The Royals have spread their hits around, with Rios and Morales showing renewed form, and Lorenzo Cain, Salvador Perez and Mike Moustakas leading the charge among the team’s young core. There’s obvious regression to come for all, but there’s also reason for optimism. Moustakas is just 26, Perez just 25 and Cain is building off a strong postseason performance at the age of 29 in what is just his third full major league season. All three have thus far shown impressive control of the strike zone (they have combined to draw six walks against just eight strikeouts), and Moustakas has demonstrated an increased use of the opposite field, with all but one of his seven hits going the other way.
Meanwhile, the 32-year-old Morales has shown both power and patience (he leads the team in walks and is tied for the lead in extra-base hits), an early indication that his awful 2014 season was indeed a casualty of his late start due to the draft pick compensation attached to his price the previous winter. I remain less convinced about Rios, who is seventh on the team in extra-base hits and one of just two Royals to have had an at-bat yet remain walkless thus far. Still, his hot start is certainly fuel for those crediting his poor showing last year to a series of injuries. He looks healthier, adding a pair of stolen bases to his .360 average, and, at 34, Rios is certainly young enough to arrest his recent decline, but he hasn’t given a strong indication that he will as of yet.
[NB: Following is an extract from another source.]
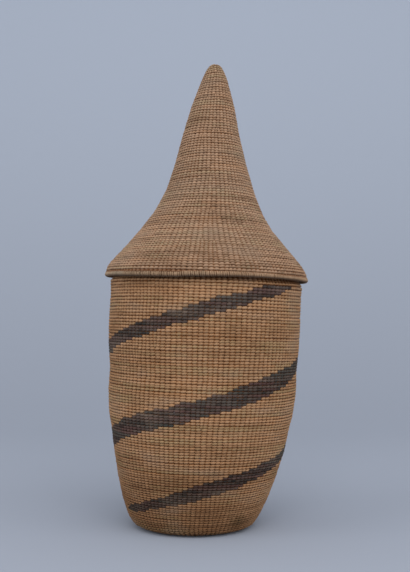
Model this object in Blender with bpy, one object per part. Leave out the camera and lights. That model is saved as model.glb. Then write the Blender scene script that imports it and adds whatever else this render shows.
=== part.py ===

As for their run prevention, Kansas City continues to rely heavily on its dominant bullpen and outstanding team defense, but both remain in top form. The Royals' relievers have yet to allow a run in 16 1/3 innings, striking out 17 against just three walks, and the team ranks behind only the Cardinals and A’s in park-adjusted defensive efficiency. The Royals are obviously bound for to start losing games at some point, but it’s possible that, rather than regressing to the level off their underlying performance from a year ago, they will raise their performance to match their actual results of their magical 2014.